▸ **STATED GOAL**
Scan the records below for the line containing "What FreeCAD Python" and the line containing "release_slot_width = 4.7". Copy both, plus every line between, exactly.

▸ **Records with modeling code**
------------------------------------------------

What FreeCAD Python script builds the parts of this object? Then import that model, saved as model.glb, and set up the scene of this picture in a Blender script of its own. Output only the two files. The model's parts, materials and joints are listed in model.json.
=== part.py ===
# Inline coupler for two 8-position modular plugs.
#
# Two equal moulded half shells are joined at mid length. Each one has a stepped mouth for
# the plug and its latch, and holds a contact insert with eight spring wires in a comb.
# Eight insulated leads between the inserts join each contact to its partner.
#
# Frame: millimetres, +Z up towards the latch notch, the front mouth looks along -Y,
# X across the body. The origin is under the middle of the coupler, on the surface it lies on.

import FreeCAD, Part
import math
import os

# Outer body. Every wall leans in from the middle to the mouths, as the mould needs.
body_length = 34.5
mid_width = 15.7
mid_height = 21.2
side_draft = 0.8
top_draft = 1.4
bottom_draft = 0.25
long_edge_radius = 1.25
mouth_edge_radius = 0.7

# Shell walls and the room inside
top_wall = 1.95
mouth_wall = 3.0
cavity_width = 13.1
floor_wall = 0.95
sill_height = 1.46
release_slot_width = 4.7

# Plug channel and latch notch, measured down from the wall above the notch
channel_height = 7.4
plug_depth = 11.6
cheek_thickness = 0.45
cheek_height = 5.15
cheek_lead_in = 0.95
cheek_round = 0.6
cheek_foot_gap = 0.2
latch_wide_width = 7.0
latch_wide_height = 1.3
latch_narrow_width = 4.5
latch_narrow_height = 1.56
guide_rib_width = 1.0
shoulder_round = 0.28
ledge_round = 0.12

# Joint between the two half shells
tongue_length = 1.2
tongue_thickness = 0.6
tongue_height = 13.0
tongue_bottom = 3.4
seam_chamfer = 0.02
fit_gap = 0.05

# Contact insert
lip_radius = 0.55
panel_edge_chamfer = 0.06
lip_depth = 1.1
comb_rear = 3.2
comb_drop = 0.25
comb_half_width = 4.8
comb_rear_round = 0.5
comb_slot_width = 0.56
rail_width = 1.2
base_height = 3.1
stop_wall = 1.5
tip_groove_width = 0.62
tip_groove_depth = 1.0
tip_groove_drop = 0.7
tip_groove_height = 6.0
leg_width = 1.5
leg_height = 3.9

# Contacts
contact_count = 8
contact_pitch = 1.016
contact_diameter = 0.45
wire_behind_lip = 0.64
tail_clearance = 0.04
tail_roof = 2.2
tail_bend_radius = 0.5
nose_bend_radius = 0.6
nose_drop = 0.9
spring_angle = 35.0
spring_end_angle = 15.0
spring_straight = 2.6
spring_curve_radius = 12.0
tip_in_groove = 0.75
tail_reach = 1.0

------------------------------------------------

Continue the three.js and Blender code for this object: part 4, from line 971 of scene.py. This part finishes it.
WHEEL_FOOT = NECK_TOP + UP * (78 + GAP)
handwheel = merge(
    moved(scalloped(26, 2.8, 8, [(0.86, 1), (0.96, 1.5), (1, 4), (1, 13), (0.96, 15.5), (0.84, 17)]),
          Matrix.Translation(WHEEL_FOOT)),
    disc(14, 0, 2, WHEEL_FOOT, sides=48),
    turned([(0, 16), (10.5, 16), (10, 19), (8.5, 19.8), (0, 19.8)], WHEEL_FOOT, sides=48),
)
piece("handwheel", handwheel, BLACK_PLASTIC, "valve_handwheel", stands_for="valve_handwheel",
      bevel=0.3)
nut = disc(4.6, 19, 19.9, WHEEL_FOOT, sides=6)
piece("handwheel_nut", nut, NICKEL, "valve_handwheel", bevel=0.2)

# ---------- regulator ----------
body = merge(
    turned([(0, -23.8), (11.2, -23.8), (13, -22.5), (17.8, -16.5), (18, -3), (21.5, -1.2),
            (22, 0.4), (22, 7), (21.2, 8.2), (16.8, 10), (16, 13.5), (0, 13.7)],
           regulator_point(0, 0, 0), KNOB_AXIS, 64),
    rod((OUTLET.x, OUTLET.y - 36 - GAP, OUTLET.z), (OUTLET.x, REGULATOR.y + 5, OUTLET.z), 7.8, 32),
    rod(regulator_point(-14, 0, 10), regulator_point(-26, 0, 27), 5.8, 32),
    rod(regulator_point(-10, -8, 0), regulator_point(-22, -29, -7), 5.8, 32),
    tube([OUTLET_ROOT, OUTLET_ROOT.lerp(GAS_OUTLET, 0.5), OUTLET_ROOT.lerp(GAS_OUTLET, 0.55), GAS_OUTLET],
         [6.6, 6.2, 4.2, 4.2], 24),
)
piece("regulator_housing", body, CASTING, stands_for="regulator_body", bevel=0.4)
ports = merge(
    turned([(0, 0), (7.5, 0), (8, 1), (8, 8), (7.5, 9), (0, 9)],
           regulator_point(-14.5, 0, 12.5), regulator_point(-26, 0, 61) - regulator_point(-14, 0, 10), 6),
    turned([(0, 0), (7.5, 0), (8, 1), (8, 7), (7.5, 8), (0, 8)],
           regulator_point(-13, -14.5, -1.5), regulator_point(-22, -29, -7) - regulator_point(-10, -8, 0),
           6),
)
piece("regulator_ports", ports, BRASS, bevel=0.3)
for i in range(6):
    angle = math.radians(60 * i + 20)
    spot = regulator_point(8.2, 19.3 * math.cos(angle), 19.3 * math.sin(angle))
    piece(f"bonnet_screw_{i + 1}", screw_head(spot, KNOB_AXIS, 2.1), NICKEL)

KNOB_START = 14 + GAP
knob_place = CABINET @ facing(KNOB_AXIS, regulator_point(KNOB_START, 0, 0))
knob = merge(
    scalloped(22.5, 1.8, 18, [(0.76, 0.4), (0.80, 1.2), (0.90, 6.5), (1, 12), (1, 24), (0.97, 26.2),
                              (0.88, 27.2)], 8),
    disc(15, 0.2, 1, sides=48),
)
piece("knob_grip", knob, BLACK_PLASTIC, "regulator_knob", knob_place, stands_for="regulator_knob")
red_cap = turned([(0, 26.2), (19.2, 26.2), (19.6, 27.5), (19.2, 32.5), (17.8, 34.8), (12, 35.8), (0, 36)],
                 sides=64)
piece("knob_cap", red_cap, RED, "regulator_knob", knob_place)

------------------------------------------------

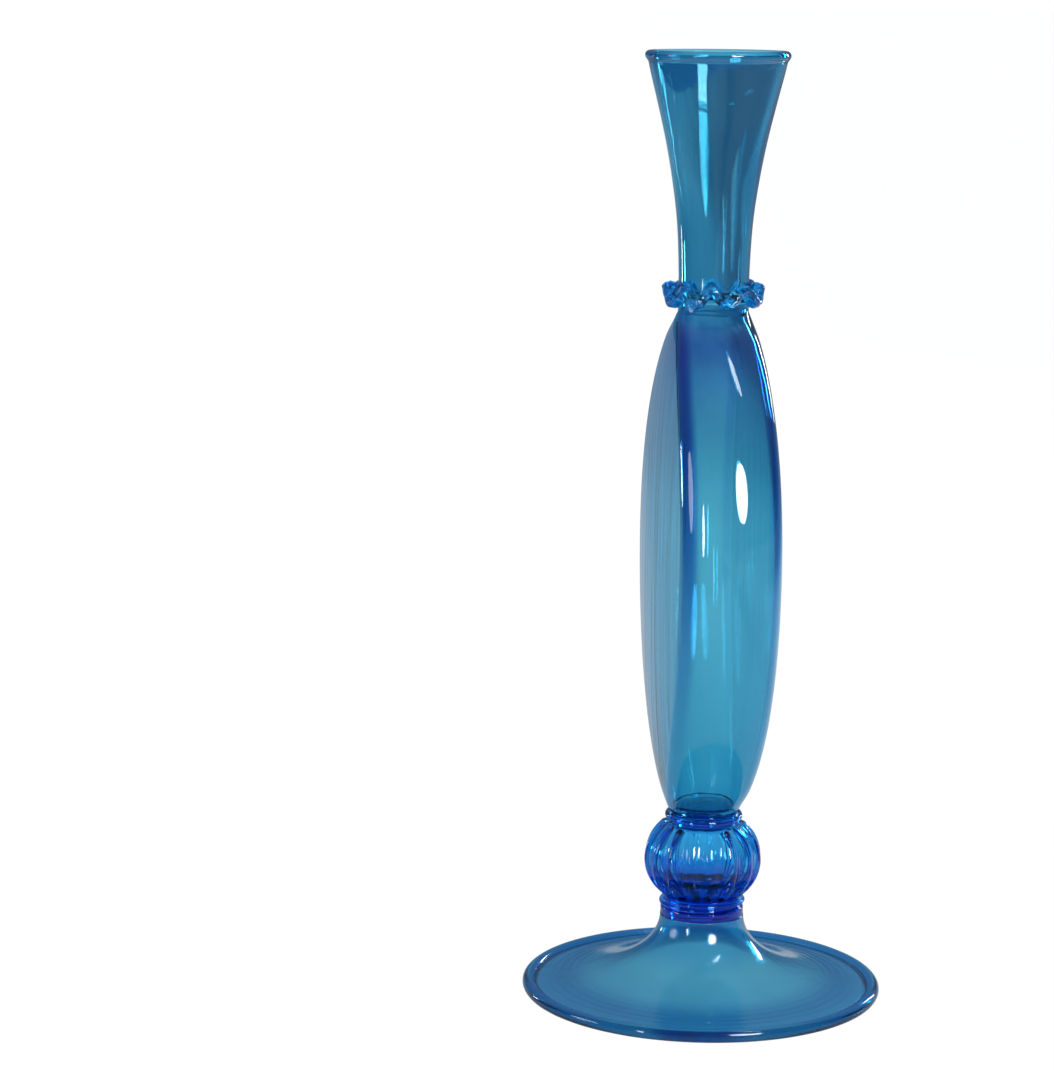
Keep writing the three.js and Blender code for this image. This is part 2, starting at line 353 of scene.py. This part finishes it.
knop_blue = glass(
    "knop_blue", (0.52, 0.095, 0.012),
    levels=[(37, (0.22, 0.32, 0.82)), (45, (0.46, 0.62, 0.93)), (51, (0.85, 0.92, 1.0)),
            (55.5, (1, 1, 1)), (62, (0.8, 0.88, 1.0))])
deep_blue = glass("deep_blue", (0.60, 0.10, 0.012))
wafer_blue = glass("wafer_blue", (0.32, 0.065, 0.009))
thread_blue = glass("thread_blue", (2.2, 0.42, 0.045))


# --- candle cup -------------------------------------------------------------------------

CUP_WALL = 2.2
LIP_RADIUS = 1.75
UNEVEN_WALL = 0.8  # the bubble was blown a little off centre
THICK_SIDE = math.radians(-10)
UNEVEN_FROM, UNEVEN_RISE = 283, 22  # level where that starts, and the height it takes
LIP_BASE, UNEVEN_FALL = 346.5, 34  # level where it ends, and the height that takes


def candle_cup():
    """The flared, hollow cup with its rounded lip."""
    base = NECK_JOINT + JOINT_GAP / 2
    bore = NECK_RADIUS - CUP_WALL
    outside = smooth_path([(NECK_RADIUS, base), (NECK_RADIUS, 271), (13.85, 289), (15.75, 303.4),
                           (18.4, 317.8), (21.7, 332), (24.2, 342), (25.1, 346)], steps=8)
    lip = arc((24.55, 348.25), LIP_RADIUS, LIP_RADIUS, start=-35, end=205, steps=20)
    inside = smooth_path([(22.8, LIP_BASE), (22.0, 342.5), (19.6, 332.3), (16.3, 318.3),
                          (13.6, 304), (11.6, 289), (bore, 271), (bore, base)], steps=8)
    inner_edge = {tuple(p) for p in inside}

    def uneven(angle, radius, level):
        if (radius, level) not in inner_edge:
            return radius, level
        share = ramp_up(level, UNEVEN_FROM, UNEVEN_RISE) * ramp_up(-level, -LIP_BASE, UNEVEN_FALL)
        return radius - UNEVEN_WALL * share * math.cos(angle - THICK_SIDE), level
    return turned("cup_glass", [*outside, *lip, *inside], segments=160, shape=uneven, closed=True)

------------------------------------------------

▸ **WRITTEN SOLUTION**
What FreeCAD Python script builds the parts of this object? Then import that model, saved as model.glb, and set up the scene of this picture in a Blender script of its own. Output only the two files. The model's parts, materials and joints are listed in model.json.
=== part.py ===
# Inline coupler for two 8-position modular plugs.
#
# Two equal moulded half shells are joined at mid length. Each one has a stepped mouth for
# the plug and its latch, and holds a contact insert with eight spring wires in a comb.
# Eight insulated leads between the inserts join each contact to its partner.
#
# Frame: millimetres, +Z up towards the latch notch, the front mouth looks along -Y,
# X across the body. The origin is under the middle of the coupler, on the surface it lies on.

import FreeCAD, Part
import math
import os

# Outer body. Every wall leans in from the middle to the mouths, as the mould needs.
body_length = 34.5
mid_width = 15.7
mid_height = 21.2
side_draft = 0.8
top_draft = 1.4
bottom_draft = 0.25
long_edge_radius = 1.25
mouth_edge_radius = 0.7

# Shell walls and the room inside
top_wall = 1.95
mouth_wall = 3.0
cavity_width = 13.1
floor_wall = 0.95
sill_height = 1.46
release_slot_width = 4.7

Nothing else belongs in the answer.